What do I notice about these few stories (note that there are so many more)?  I notice that Jesus does NOT ask them to get themselves together before coming to him.  I notice that Jesus does NOT lecture them on the mistakes they made to get there, if any.  He does NOT quiz them on their past and the sins they may have committed or shun them for being in their present state.  I notice Jesus does NOT ask them if they will follow him with a set of responsibilities in order to be healed.  I can’t help but think that Jesus didn’t ask them to do anything because he knew them and he loved them – just as they were.  They were welcomed in his presence no matter what they looked like or what they did.  They were and are his children, after all.
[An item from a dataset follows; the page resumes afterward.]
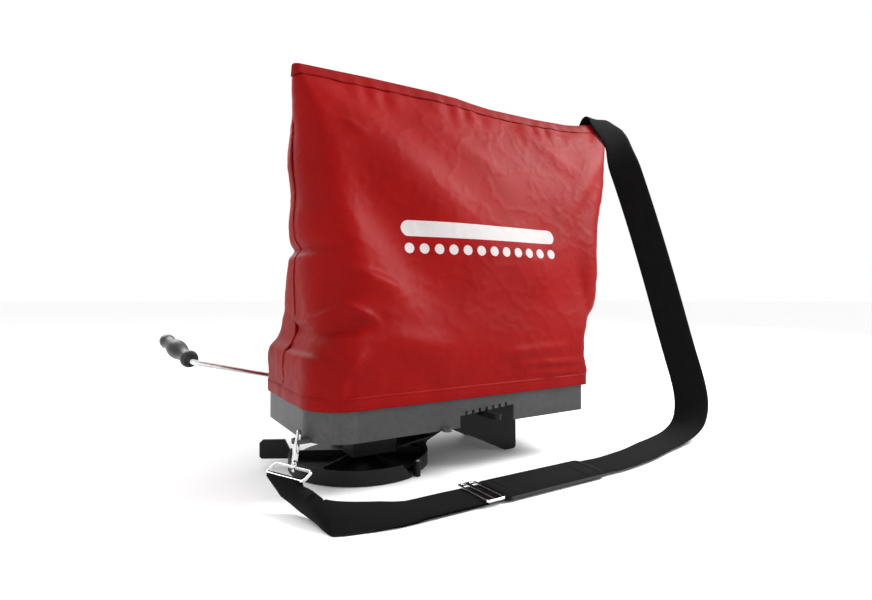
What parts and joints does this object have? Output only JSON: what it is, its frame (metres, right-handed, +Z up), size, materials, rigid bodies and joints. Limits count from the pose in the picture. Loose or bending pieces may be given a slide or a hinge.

As I read it, do you know what mattered to Jesus about these people?  Nothing.  He didn’t seem to care about the color of their skin, their ethnic background, how many times they had been to the synagogue, if they had gone through the Jewish rituals as a child, who their parents were, how they got there, what they had done right or wrong, or whether they were worthy.  He didn’t care if they smelled good or had nice clothes or had any offering or could speak his language.  He didn’t care if they knew when to sit or stand in church or if they had ever heard the opening of a scroll.  He didn’t ask them how they got there or what they would do after meeting him.  He simply loved them as they were…and people were changed by HIM.

Maybe THIS is the key to being the church…Maybe our response as the church is that it simply doesn’t matter – just come – Jesus is waiting with open, loving arms…we want you to meet him.